For an arbitrary instance of the linear threshold model, the resulting influence function σ(⋅) is submodular.

In the last subsection, the independent cascade model was transferred into the live-edge graph and the influence function on it proved to be submodular.

Similarly, in the linear threshold model, given a graph G, assume the active node set is A_t at step t, for t = 0,1,2,…, and A₀ is the initial set. If node v is inactive in step t, then the probability of v to be activated by its neighbors in step t + 1 is \(\mathrm{\frac{\sum _{u\in A_{t}\setminus A_{t-1}}b_{u,v}} {1-\sum _{u\in A_{t-1}}b_{u,v}} }\).

In the live-edge model, it also starts with an initial set A₀. At step t, if node v′s edge is among the live-edge set, then v is known, otherwise, v is unknown. Then, at step t + 1, the chance of v being known is equal to the chance that its live edge comes from \(\mathrm{A_{t} \setminus A_{t} - 1}\), given that its live edge has not come from any of the earlier sets. The probability is \(\mathrm{\frac{\sum _{u\in A_{t}\setminus A_{t-1}}b_{u,v}} {1-\sum _{u\in A_{t-1}}b_{u,v}} }\), same as above. Thus, the two distribution processes are the same.

Once the equivalence between live-edge model and linear threshold model is proved to be true, it can be used in the last subsection to show that the influence function in linear threshold model is also submodular.

Theorem 5 ([34])

The influence maximization problem is NP-hard for the linear threshold model.

Consider an instance of the NP-complete vertex cover problem: given an undirected n-node graph G = (V,E) and an integer k, the problem is to find whether there is a set S with k nodes in G such that every edge has at least one endpoint in S. It is shown that this is a special case of the influence maximization problem.

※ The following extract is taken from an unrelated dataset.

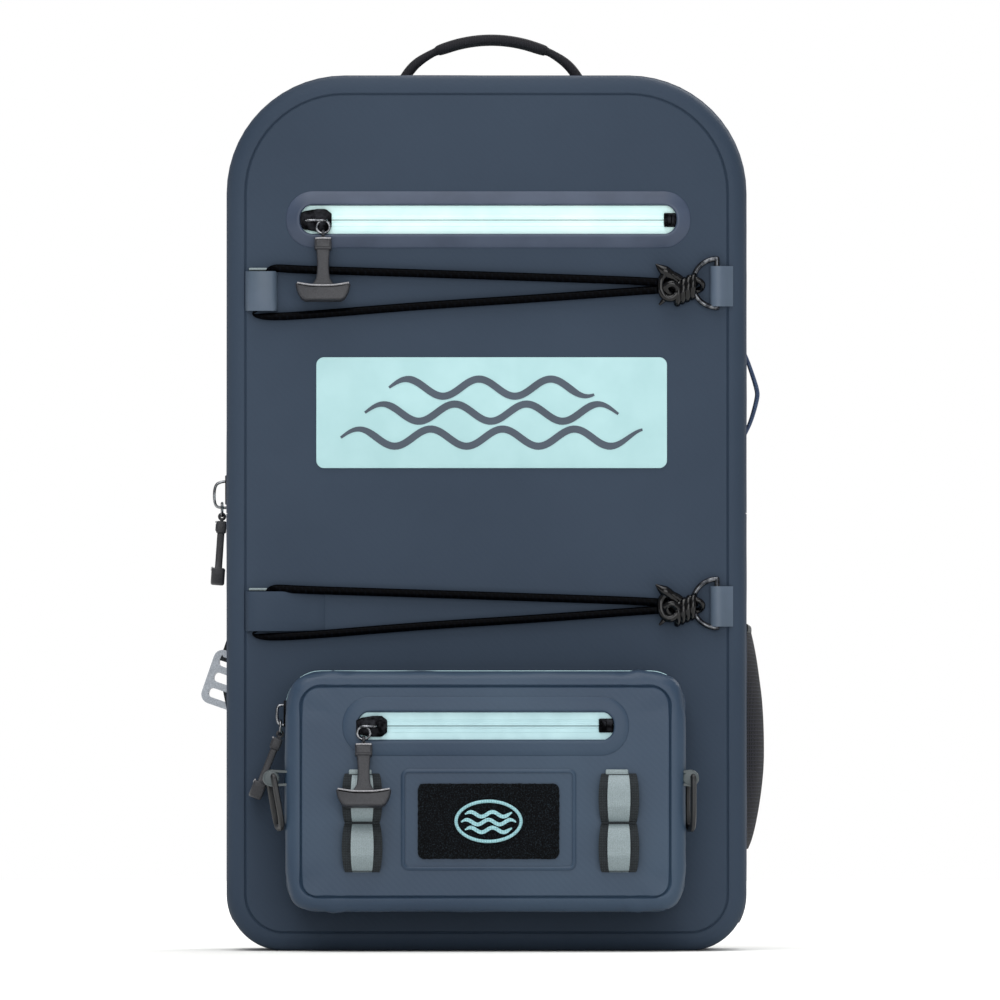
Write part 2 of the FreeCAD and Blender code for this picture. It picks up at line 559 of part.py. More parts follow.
def daisy_webbing():
    """Two webbing ladders sewn down at three levels, so that each stands off in two loops."""
    bend = "((daisy_pitch/2)^2+daisy_proud^2)/(2*daisy_proud)"
    loops = []
    for side in ("daisy_left", "daisy_right"):
        for step in (0, 1):
            name = f"{side}_{step}"
            middle = f"daisy_low+daisy_pitch*({step}+0.5)"
            centre = (f"{side}-daisy_half", f"pouch_front-daisy_proud+{bend}", middle)
            hoop = cut(name + "_hoop",
                       rod(name + "_outer", "x", centre, "2*daisy_half", bend),
                       rod(name + "_inner", "x", centre, "2*daisy_half", f"{bend}-daisy_thick"))
            zone = box(name + "_zone", (f"{side}-daisy_half", f"{side}+daisy_half"),
                       ("pouch_front-daisy_proud-over", "pouch_front"),
                       (f"{middle}-daisy_pitch/2", f"{middle}+daisy_pitch/2"))
            loops.append(common(name, hoop, zone))
    keep("daisy_webbing", group("daisy_loops", *loops))


def side_rings():
    """Sewn tab and moulded ring on each side of the pouch, for a shoulder strap of its own."""
    tabs = []
    pouch_solid = pouch_block("pouch_keepout", "0*wall")
    for side, sign in (("left", -1), ("right", 1)):
        face = f"pouch_mid+({sign})*pouch_half"
        proud = SIDE_TAB_PROUD[side]
        bar_x = f"{face}+({sign})*({proud}-side_tab_bend)"
        ends = (face, bar_x) if sign > 0 else (bar_x, face)
        foot = box(f"side_tab_{side}_foot", ends,
                   ("side_tab_y-side_tab_half", "side_tab_y+side_tab_half"),
                   ("side_tab_z-side_tab_bend", "side_tab_z+side_tab_bend"))
        start = (bar_x, "side_tab_y-side_tab_half", "side_tab_z")
        barrel = rod(f"side_tab_{side}_barrel", "y", start, "2*side_tab_half", "side_tab_bend")
        bore = rod(f"side_tab_{side}_bore", "y", (bar_x, "side_tab_y-side_tab_half-over", "side_tab_z"),
                   "2*side_tab_half+2*over", "side_bore")
        fold = fuse(f"side_tab_{side}_fold", foot, barrel)
        tabs.append(cut(f"side_tab_{side}", fold, bore, pouch_solid))

        frame = box(f"side_ring_{side}_frame", ("-side_bar", "side_bar"),
                    ("-side_ring_half", "side_ring_half"), ("-side_ring_drop", "0"))
        window = box(f"side_ring_{side}_window", ("-side_bar-over", "side_bar+over"),
                     ("-side_ring_half+side_ring_leg", "side_ring_half-side_ring_leg"),
                     ("-side_ring_drop+side_ring_foot", "over"))
        bar = rod(f"side_ring_{side}_bar", "y", ("0", "-side_ring_half", "0"),
                  "2*side_ring_half", "side_bar")
        loop = fuse(f"side_ring_{side}_loop", cut(f"side_ring_{side}_open", frame, window), bar)
        keep(f"side_ring_{side}", place(loop, (bar_x, "side_tab_y", "side_tab_z"),
                                        lean=sign * SIDE_RING_LEAN[side]))
    keep("side_ring_tabs", group("side_tab_pair", *tabs))


def arch(name, x_span, y_span, z_span, bend, thick):
    """An upright hoop of flat strap: two legs and a level top with rounded corners."""
    block = rounded_block(name + "_outer", x_span, y_span, z_span, bend, "handle_foot")
    inner = rounded_block(name + "_inner", (f"{x_span[0]}+{thick}", f"{x_span[1]}-{thick}"),
                          (f"{y_span[0]}-over", f"{y_span[1]}+over"),
                          (f"{z_span[0]}-handle_open", f"{z_span[1]}-{thick}"),
                          f"{bend}-{thick}", "handle_foot")
    trim = box(name + "_trim", (f"{x_span[0]}-over", f"{x_span[1]}+over"),
               (f"{y_span[0]}-over", f"{y_span[1]}+over"), (f"{z_span[0]}-over", f"{z_span[0]}+handle_trim"))
    return cut(name, block, inner, trim)


def handles():
    keep("top_handle", arch(
        "top_handle_arch", ("handle_left", "handle_right"),
        ("handle_y-handle_half", "handle_y+handle_half"),
        ("handle_low-handle_trim", "handle_top"), "handle_bend", "handle_thick"))
    feet = []
    for side, low, high in (
            ("left", "handle_left-riser_gap-riser_long", "handle_left-riser_gap"),
            ("right", "handle_right+riser_gap", "handle_right+riser_gap+riser_long")):
        feet.append(box(f"riser_{side}", (low, high),
                        ("handle_y-riser_half", "handle_y+riser_half"),
                        ("body_tall", "handle_low+riser_over")))
    keep("handle_risers", group("riser_pair", *feet))

    bend = "(((grab_high-grab_low)/2)^2+grab_proud^2)/(2*grab_proud)"
    middle = "(grab_low+grab_high)/2"
    centre = (f"half_wide+grab_proud-{bend}", "grab_y", middle)
    hoop = cut("grab_hoop", rod("grab_outer", "y", centre, "grab_wide", bend),
               rod("grab_inner", "y", centre, "grab_wide", f"{bend}-grab_thick"))
    keep("side_grab_handle", common("grab", hoop, box(
        "grab_zone", ("half_wide", "half_wide+grab_proud+over"), ("grab_y", "grab_y+grab_wide"),
        ("grab_low", "grab_high"))))


def stretch_pocket():
    """Open-topped mesh pocket that bulges from the right side."""
    bag = box("mesh_bag", ("half_wide", "half_wide+mesh_proud"), ("-mesh_half", "mesh_half"),
              ("mesh_low", "mesh_high"))
    room = box("mesh_room", ("half_wide+mesh_thick", "half_wide+mesh_proud-mesh_thick"),
               ("-mesh_half+mesh_thick", "mesh_half-mesh_thick"),
               ("mesh_low+mesh_thick", "mesh_high+over"))
    keep("mesh_side_pocket", cut("mesh", bag, room))


def back_parts():
    pads = [rounded_block(f"pad_{side}", (low, high), ("half_deep", "half_deep+pad_thick"),
                          ("pad_low", "pad_high"), "pad_bend", "pad_bend",
                          "", "patch_bend")
            for side, low, high in (("left", "-pad_outer", "-pad_inner"),
                                    ("right", "pad_inner", "pad_outer"))]
    keep("back_pads", group("pad_pair", *pads))
    keep("yoke_patch", rounded_block(
        "yoke", ("-yoke_half", "yoke_half"), ("half_deep", "half_deep+yoke_thick"),
        ("yoke_low", "yoke_high"), "patch_bend", "patch_bend"))
    rear = "half_deep-wall-sheet_gap"
    keep("frame_sheet", rounded_block(
        "frame_board", ("-sheet_half", "sheet_half"), (f"{rear}-sheet_thick", rear),
        ("sheet_low", "sheet_high"), "pad_bend", "pad_bend"))
    front = f"{rear}-sheet_thick-organiser_gap"
    bag = box("organiser_bag", ("-organiser_half", "organiser_half"),
              (f"{front}-organiser_deep", front), ("organiser_low", "organiser_high"))
    room = box("organiser_room", ("-organiser_half+organiser_rim", "organiser_half-organiser_rim"),
               (f"{front}-organiser_deep+organiser_face", f"{front}+over"),
               ("organiser_low+organiser_rim", "organiser_high+over"))
    keep("inner_pocket", cut("organiser", bag, room))


def strap_sets():
    """Curved padded strap, ladder lock and lower webbing on each side."""
    centre_y = "half_deep+strap_stand-sqrt((strap_bend-strap_thick/2)^2-(anchor_z-strap_mid_z)^2)"
    for side, sign in (("left", -1), ("right", 1)):
        splay = SPLAY[side]
        start = ("-strap_half", centre_y, "strap_mid_z-anchor_z")
        hoop = cut(f"strap_{side}_hoop",
                   rod(f"strap_{side}_outer", "x", start, "2*strap_half",
                       "strap_bend+strap_thick/2"),
                   rod(f"strap_{side}_inner", "x", start, "2*strap_half",
                       "strap_bend-strap_thick/2"))
        zone = box(f"strap_{side}_zone", ("-strap_half", "strap_half"), ("0", "3*half_deep"),
                   ("-strap_long", "0"))
        pad = common(f"strap_{side}_pad", hoop, zone)
        anchor = (f"({sign})*anchor_x", "0", "anchor_z")
        keep(f"shoulder_strap_{side}", place(pad, anchor, lean=splay))

        low = "-lock_drop-lock_tall/2"
        plate = box(f"lock_{side}_plate", ("-lock_half", "lock_half"),
                    ("lock_y", "lock_y+lock_thick"), (low, f"{low}+lock_tall"))
        slots = [box(f"lock_{side}_slot_{number}", ("-belt_half-lock_play", "belt_half+lock_play"),
                     ("lock_y-over", "lock_y+lock_thick+over"),
                     (f"{low}+{foot}", f"{low}+{foot}+lock_slot"))
                 for number, foot in enumerate(
                     ("lock_bar", "2*lock_bar+lock_slot", "3*lock_bar+2*lock_slot"))]
        keep(f"ladder_lock_{side}", place(cut(f"lock_{side}", plate, *slots), anchor, lean=splay))

        lock = FreeCAD.Vector(size(f"({sign})*anchor_x"), 0, size("anchor_z"))
        lock += FreeCAD.Rotation(FreeCAD.Vector(0, 1, 0), splay).multVec(
            FreeCAD.Vector(0, 0, -size("lock_drop+lock_tall/2")))
        lock.y = size("lock_y-belt_under")
        foot = FreeCAD.Vector(sign * size("wing_x"), size("half_deep+belt_stand"),
                              size("wing_foot+wing_tall/2"))
        reach = lock - foot
        belt = doc.addObject("Part::Box", f"belt_{side}")
        bind(belt, Length="2*belt_half", Width="belt_thick")
        belt.Height = reach.Length
        frame = FreeCAD.Rotation(FreeCAD.Vector(1, 0, 0), FreeCAD.Vector(), reach, "ZXY")
        corner = frame.multVec(FreeCAD.Vector(-size("belt_half"), 0, 0))
        belt.Placement = FreeCAD.Placement(foot + corner, frame)
        wing = box(f"wing_{side}",
                   (f"({sign})*wing_x-wing_half", f"({sign})*wing_x+wing_half"),
                   ("half_deep", "half_deep+wing_thick"), ("wing_foot", "wing_foot+wing_tall"))
        keep(f"lower_webbing_{side}", group(f"lower_webbing_{side}_pair", belt, wing))

        webbing = box(f"sternum_{side}_belt", ("-sternum_half", "sternum_half"),
                      ("sternum_y", "sternum_y+sternum_thick"),
                      ("-sternum_belt-sternum_lap", "sternum_over"))
        buckle = box(f"sternum_{side}_buckle", ("-buckle_half", "buckle_half"),
                     ("sternum_y-buckle_sunk", "sternum_y-buckle_sunk+buckle_thick"),
                     ("-sternum_belt-buckle_tall", "-sternum_belt"))
        keep(f"sternum_strap_{side}", place(fuse(f"sternum_{side}", webbing, buckle),
                                            (f"({sign})*sternum_x", "0", "sternum_z")))


main_shell()
lid_details()
zip_sets()
lashing("upper")
lashing("lower")
pouch()
daisy_webbing()
side_rings()
handles()
stretch_pocket()
back_parts()
strap_sets()
doc.recompute()

faults = [f"{item.Label}: {item.State}" for item in doc.Objects
          if "Invalid" in item.State or "Error" in item.State]
faults += [f"{label}: bad shape" for label, item in parts.items()
           if item.Shape.isNull() or not item.Shape.isValid() or not item.Shape.Solids]
if faults:
    raise SystemExit("\n".join(faults))

os.makedirs("parts", exist_ok=True)
for label, item in parts.items():
    item.Shape.exportStep(f"parts/{label}.step")
    volume = item.Shape.Volume / 1000
    print(f"{label}: {len(item.Shape.Solids)} solid(s), {volume:.2f} cm3")
print(len(parts), "nodes")
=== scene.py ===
import math
import random
import bmesh
import bpy
from mathutils import Matrix, Vector, noise


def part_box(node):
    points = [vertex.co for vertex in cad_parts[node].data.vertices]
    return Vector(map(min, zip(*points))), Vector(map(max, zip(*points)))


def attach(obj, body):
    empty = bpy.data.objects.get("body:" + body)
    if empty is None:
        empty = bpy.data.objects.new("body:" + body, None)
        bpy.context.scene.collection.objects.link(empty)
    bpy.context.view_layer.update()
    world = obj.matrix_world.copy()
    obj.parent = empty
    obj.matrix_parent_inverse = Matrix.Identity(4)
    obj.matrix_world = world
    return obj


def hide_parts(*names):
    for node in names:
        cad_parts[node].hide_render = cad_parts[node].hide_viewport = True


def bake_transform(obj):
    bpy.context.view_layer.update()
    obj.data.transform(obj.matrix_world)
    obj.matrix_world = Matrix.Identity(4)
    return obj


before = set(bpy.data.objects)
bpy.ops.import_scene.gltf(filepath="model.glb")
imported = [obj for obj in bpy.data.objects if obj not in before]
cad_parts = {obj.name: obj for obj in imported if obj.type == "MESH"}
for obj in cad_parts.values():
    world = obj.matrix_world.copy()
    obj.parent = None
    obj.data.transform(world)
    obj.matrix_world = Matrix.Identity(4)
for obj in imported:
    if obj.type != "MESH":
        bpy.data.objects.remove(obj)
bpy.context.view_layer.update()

# A welded waterproof tackle backpack.  Everything below is worked out in millimetres and
# turned to metres when a piece is finished.

toMetres = 0.001
tiny = 1e-3
xAxis, yAxis, zAxis = Vector((1, 0, 0)), Vector((0, 1, 0)), Vector((0, 0, 1))


def nodeBox(name):
    return [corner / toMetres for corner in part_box(name)]


# camera, light and floor
studio = {
    "aimX": 8.6, "aimZ": 288.6, "distance": 25000, "frameWidth": 640, "sensor": 36,
    "roomLight": 0.34, "floorSize": 9000, "floorHex": "#F4F4F2", "softness": 45,
    # power of each lamp and the way it shines
    "suns": {"keySun": (1.4, (0.2, 0.6, -1.0)), "topSun": (1.2, (0.0, 0.02, -1.0)),
             "fillSun": (1.5, (-0.1, 1.0, -0.15)), "backSun": (1.7, (-0.5, -1.0, -0.8))},
}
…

Given an instance of the vertex cover problem involving a graph G, define a corresponding instance of the influence maximization problem by directing all edges of G in both directions. If there is a vertex cover S of size k in G, then one can deterministically make σ(A) = n by targeting the nodes in the set A = S, conversely, this is the only way to get a set A with σ(A) = n.

4.2.4 Greedy Algorithms for Operational Models

In this section, two approximate algorithms are given for the operational model. One is the basic greedy heuristic algorithm [47]; the other is CELF (cost-effective lazy forward selection) algorithm [38].

4.2.4.1 Basic Greedy Heuristic Algorithm [47]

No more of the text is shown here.